## Job
Copy exactly the lines of the material below that run from the one containing "make_fronts()" through the one containing "if empty is". Copy no other lines.

## Raw data

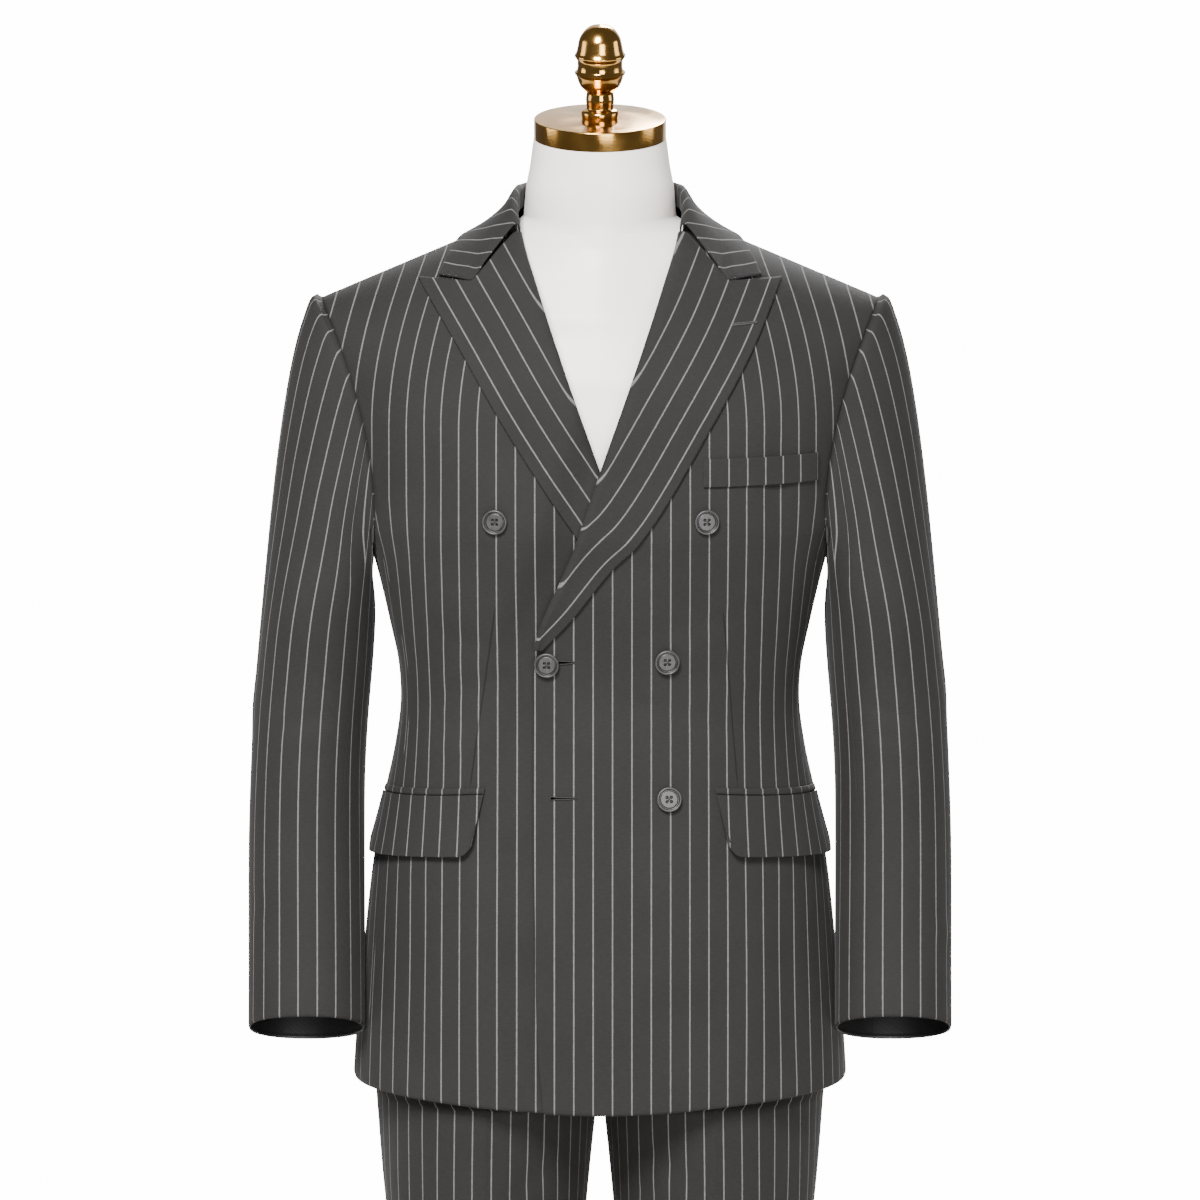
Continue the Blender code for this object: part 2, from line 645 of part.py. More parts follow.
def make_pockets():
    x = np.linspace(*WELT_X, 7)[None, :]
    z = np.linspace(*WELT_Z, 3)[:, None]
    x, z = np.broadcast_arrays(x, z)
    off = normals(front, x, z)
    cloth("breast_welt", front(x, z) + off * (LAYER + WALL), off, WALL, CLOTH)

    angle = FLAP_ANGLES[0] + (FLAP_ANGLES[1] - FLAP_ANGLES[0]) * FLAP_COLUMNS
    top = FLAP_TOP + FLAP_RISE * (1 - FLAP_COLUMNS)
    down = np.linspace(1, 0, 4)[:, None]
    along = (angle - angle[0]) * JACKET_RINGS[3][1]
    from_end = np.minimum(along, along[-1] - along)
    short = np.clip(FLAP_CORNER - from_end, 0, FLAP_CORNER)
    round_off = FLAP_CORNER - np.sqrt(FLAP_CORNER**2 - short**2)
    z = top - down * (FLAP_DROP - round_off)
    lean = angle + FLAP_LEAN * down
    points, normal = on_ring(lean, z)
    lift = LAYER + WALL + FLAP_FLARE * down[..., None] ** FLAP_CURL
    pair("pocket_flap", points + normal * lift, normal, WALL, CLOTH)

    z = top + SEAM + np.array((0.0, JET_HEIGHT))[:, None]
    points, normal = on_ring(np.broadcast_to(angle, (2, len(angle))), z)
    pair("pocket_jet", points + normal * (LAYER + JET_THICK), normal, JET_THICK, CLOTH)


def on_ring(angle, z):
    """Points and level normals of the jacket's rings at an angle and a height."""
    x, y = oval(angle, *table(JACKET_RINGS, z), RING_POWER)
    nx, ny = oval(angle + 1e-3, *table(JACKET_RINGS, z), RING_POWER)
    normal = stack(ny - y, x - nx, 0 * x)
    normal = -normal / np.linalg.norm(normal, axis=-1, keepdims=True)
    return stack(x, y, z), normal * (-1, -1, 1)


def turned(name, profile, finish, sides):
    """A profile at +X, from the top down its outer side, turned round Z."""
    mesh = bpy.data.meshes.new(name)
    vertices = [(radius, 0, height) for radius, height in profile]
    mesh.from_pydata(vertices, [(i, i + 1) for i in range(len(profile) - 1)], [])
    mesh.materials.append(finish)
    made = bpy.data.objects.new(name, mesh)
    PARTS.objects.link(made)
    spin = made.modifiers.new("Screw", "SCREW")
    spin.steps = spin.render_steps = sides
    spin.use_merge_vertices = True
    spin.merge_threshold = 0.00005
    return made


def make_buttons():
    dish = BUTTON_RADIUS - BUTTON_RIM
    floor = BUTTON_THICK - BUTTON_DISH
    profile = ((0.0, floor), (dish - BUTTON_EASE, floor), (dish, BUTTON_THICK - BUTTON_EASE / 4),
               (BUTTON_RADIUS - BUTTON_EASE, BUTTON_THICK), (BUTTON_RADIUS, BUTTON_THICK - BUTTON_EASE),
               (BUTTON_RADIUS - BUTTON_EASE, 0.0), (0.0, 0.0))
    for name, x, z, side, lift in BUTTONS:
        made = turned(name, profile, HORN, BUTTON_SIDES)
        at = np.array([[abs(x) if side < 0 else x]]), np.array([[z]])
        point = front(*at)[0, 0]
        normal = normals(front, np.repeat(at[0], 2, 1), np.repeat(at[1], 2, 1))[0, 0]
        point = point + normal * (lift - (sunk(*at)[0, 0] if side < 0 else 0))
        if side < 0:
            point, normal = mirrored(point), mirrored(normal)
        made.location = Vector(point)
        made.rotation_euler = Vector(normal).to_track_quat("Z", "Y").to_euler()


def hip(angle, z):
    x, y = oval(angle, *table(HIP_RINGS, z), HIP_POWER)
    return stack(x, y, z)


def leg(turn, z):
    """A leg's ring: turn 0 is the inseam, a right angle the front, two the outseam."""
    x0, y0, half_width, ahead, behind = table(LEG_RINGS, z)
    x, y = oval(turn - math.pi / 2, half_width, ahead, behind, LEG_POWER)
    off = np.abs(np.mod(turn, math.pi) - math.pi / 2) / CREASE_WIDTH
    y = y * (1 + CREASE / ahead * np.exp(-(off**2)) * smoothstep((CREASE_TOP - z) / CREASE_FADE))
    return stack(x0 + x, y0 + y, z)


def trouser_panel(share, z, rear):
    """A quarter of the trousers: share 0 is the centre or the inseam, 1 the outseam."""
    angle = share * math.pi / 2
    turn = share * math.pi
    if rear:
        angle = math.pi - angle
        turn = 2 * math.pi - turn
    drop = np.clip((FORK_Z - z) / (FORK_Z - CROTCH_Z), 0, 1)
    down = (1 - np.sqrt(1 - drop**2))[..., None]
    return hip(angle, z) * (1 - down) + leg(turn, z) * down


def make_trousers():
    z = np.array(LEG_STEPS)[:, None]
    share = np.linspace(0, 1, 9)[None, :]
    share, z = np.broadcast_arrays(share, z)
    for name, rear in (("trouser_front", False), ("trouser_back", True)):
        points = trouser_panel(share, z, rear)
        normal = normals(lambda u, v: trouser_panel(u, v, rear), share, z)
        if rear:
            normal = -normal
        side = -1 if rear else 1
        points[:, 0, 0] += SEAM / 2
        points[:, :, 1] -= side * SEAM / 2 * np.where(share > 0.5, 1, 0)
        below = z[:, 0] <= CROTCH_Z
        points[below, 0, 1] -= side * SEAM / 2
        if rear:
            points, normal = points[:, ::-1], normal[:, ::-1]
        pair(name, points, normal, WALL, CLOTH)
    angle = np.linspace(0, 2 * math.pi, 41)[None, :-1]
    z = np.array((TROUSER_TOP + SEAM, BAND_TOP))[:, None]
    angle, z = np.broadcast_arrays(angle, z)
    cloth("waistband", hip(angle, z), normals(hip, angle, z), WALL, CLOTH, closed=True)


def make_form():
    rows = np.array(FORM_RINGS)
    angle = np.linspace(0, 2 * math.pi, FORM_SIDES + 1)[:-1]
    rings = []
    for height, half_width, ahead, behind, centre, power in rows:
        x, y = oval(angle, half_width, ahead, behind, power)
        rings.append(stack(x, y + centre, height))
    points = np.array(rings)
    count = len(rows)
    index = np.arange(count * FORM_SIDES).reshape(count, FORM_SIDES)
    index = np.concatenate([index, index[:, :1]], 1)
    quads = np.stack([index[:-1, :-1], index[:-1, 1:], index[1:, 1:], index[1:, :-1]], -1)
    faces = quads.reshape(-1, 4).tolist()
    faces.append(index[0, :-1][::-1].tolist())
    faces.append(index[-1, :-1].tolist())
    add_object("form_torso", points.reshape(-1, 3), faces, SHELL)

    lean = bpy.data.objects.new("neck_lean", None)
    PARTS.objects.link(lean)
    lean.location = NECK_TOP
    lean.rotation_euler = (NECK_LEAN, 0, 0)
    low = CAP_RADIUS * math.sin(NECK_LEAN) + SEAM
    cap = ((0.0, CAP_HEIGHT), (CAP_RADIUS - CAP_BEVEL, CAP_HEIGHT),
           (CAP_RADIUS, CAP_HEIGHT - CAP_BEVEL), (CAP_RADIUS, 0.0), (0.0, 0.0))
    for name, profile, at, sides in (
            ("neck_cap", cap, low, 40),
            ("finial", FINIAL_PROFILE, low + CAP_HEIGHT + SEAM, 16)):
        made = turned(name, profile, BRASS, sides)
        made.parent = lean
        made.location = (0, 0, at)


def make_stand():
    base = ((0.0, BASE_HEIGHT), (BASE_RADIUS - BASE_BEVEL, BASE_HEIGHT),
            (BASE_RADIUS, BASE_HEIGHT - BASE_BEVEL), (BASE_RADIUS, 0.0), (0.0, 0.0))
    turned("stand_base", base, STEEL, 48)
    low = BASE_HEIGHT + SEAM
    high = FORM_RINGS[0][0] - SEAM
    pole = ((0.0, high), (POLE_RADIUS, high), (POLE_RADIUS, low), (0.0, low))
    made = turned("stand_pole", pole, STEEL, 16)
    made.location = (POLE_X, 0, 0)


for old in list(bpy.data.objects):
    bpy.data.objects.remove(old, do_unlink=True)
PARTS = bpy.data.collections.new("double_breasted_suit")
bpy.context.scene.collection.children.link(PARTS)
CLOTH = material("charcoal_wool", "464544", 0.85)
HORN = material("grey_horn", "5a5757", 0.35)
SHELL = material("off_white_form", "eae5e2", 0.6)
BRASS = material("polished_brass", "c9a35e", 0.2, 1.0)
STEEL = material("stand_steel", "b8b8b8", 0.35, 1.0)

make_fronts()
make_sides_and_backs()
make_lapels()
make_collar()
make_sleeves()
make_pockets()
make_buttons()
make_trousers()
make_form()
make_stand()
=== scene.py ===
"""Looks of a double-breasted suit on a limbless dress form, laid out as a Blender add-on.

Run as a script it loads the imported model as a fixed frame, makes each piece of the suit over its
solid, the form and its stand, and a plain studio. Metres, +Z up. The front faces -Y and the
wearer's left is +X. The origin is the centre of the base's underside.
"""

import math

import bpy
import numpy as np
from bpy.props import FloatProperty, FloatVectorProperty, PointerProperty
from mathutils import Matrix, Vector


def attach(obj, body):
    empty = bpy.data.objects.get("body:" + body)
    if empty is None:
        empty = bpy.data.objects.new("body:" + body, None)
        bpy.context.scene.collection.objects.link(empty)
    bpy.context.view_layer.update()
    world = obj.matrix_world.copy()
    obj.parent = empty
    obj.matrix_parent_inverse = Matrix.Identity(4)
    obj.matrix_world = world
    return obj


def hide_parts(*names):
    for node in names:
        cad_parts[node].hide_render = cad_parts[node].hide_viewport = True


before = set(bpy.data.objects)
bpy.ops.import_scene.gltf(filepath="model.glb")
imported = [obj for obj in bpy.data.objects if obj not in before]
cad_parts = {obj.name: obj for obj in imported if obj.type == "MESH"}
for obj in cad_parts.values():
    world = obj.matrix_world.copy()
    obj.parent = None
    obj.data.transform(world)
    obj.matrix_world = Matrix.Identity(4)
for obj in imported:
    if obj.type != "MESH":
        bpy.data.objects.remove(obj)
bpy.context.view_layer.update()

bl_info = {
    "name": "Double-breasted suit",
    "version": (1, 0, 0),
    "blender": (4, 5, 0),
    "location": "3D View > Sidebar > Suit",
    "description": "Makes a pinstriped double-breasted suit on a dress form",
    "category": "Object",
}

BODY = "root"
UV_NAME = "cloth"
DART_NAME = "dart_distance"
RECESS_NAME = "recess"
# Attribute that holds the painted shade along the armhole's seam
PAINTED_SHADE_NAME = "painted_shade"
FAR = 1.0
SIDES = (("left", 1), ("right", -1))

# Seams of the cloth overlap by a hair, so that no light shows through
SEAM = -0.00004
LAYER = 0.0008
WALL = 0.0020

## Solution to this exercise
make_fronts()
make_sides_and_backs()
make_lapels()
make_collar()
make_sleeves()
make_pockets()
make_buttons()
make_trousers()
make_form()
make_stand()
=== scene.py ===
"""Looks of a double-breasted suit on a limbless dress form, laid out as a Blender add-on.

Run as a script it loads the imported model as a fixed frame, makes each piece of the suit over its
solid, the form and its stand, and a plain studio. Metres, +Z up. The front faces -Y and the
wearer's left is +X. The origin is the centre of the base's underside.
"""

import math

import bpy
import numpy as np
from bpy.props import FloatProperty, FloatVectorProperty, PointerProperty
from mathutils import Matrix, Vector


def attach(obj, body):
    empty = bpy.data.objects.get("body:" + body)
    if empty is None:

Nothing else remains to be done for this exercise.